At least, I hope so, because that’s the plan for this week.

3 thoughts on “Such a Dope Concept

  1. Agreed x1000. I flipped my chappeau when I saw the previews for these boxes a few months back. Gotta order me a pair, I think.

    When I was running Deadlands back in 2013, we talked about using minis, but the players had already made their characters so the cost of buying 3-4 minis per player just to allow for various head swaps and weapon swaps and arm swaps and other sundry conversions was way prohibitive. I really wish these had been available at the time, and I’ll definitely be using these for future Deadlands campaigns! (And maybe Through the Breach, if it’s any good. Ugh, too many RPGs!)

    1. I love that, on the subject of chapeaus, there’s a -separate- “Guns and hats of Malifaux” product. Which I’ll likely pick up so I can give Mr. Graves a bowler. Can’t find one to fit my ACTUAL head, but my 8′ bouncer in a fantasy game, he can get one just fine.

      Was this Savage Worlds Deadlands or straight Deadlands? I ask because, interestingly, Deadlands is about the only other game (along with the Werewolf game set in that world) that uses playing cards besides Through the Breach.

      I would say. tentatively, that Through the Breach is very good. The system is a very easy port over from Malifaux, and you have a group familiar with that game; you generally play exactly like Malifaux would be, where skills are added to stats to get the value you add to a flipped card. Derived values (hp, init, etc.) can be a little strange, in that some are a stat+skill, while others appear to use a replacement effect. The magic system’s also exactly the kind I like, in that–like with FATE–there are no “set” spells to memorize. Your character learns a couple base magic concepts (when we did a test combat, my two players had elemental weapon and teleport, respectively) and a couple of “immutos” (duration extension, adding the fire element, etc.) which are mixed on the fly as you cast. Some spells, particularly the “elemental x” ones, require certain immutos be provided, and characters pick up a magical tradition a la Mage that informs their workings–so if I’m a Ten Thunders/Three Kingdoms sort of lass, I can actually mix two elements in the same spell, for fiery ice storms or spiritual darkness.

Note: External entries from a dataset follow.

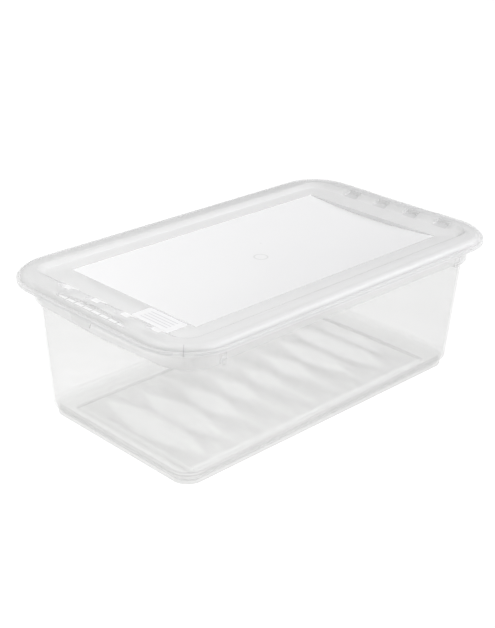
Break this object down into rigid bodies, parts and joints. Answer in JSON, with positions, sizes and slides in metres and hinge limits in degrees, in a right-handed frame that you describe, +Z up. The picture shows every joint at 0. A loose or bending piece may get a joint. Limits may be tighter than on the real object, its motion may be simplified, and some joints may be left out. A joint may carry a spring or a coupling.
{
  "type": "stackable storage bin",
  "caption": "Clear rectangular storage bin with tapered walls, recessed foot and wavy floor, closed by a milky press-on lid with a dished panel and a raised edge for stacking.",
  "frame": {"origin": "centre of the footprint, on the surface that the bin stands on", "axes": "+X along the long side, +Y across the short side, +Z up through the lid"},
  "size_m": [0.3294, 0.1958, 0.1115],
  "materials": {
    "clear_plastic": "glossy clear polypropylene with a slight haze",
    "milky_plastic": "satin translucent polypropylene",
    "label_paper": "coated white paper label with fine grey rules"
  },
  "bodies": {
    "bin": {"bin": "clear_plastic"},
    "lid": {"lid": "milky_plastic", "label": "label_paper"}
  },
  "joints": [
    {"name": "lid_lift", "type": "slide", "parent": "bin", "child": "lid", "axis": [0, 0, 1], "range_m": [0, 0.12]}
  ]
}
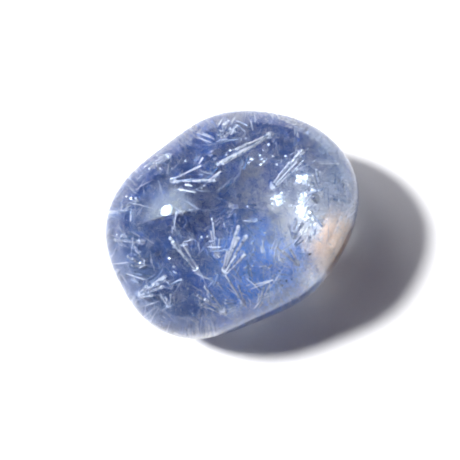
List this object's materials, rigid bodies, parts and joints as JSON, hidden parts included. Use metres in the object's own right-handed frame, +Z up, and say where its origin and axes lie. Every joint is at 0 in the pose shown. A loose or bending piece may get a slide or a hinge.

      The main differences so far caught me by surprise but seem intended for ease of play. You have one deck in the center that all players flip from on their turns; the DM (Fatemaster, so FM) never touches it except to shuffle. All NPCs therefore have set numbers, which does make me feel like I’m left out of some of the fun. Players also keep their own deck, which is quasi-customized in that it’s always 13 cards barring feats, but you pick the suits you want to be good and bad at. So if I’m playing a coal-streaked bruiser out for revenge after a mine collapse, I probably want my high cards in Rams and am not so worried about Masks, and my deck reflects that. I then use the deck to cheat just like a game of Malifaux, but it’s a much more limited resource.

      The real selling point, though, is the story generation that comes from flipping the cards to make your character. You flip five in a sort of simplified Celtic Cross, and that will give you the background you start with (free skill) as well as the modifiers applied to your stats and the points you have to learn skills. Once that’s done, though, you’ll also have five sentence snippets that are stitched together (in reverse order of how they’re drawn, so it feels like a surprise) to give you your character’s destiny. Some examples:

      “As you strain to see through the high noon veil, the sleeper dreams not of tomorrow, but of you; and time waits for no man -but- you. Hence, the dried lands are watered with the blood of sinners, and you will forget yourself.”

      “If you refuse the hero’s call you will return for the balm for all ills; for the stars illuminate your path, the mask donned for peace will blind you to bloodshed, and it shoulders aside the guardian.”

      Punctuation can be a sticky wicket, particularly for folks of an editorial bent, but it’s fun to have a twisty future dropped into your lap (and handy as the FM!). The rest of character creation is fairly Fate-like, with you building up your pre- and post-adventuring life skills separately. So I might be the child of farmers, and have skills to reflect that, but I’m still free to strike out as a gambler in my adult life and hone different skills for that.

      I particularly love that there are “feats” specifically requiring negative ability scores, since having some of those is nearly unavoidable. You might not be very cunning, but perhaps that means people innately detect your honesty and trust your words. Maybe you’re slow, but you pick your moment and hit much harder than you otherwise would. So on and so forth.

      Also, particularly for some of the games I’ve seen you talk about running, the game supports class switching at the start of every adventure. That provides -huge- flexibility, since you can say “Okay, next week’s adventure is going to be a legal drama, as you all band together to keep Mike the Smile out of Guild jail,” and the person who plays the sniper can say “Well in that case, I’ll dabble in the Wastrel class for this one; I want to focus on reading the jury and passing that information on to my colleagues.” It lets everyone do something useful in every scenario, or play against type if that’s more their thing. It also means that there’s a lot lower risk of someone having to scrap a character because the class sucks for them; one adventure in they can just pivot to a different job. Your class mostly just affects how you can advance skills at the end of an adventure, but the skills you used during the adventure are always taken into account. Conversely, if you like a class, you gain some significant powers as you advance down the trail of it.

      I’m really quite excited to try this out, as I think it provides a chance for some truly narrative and twisting gameplay while still allowing for more combat than I was getting in the Dresden game I ran; I like combat, and as a DM I find I’m bored if there’s not a certain amount of it. Through the Breach has mechanics to allow even talky characters to contribute to a fight, though, so I’m hoping this will let me strike that balance.

      As per usual, this comment has essentially turned into a blog post, so it’ll probably become one!

      1. Thanks for this! You’ve made a damn intriguing case. The character creation mechanics alone would probably be enough to sell it to my players.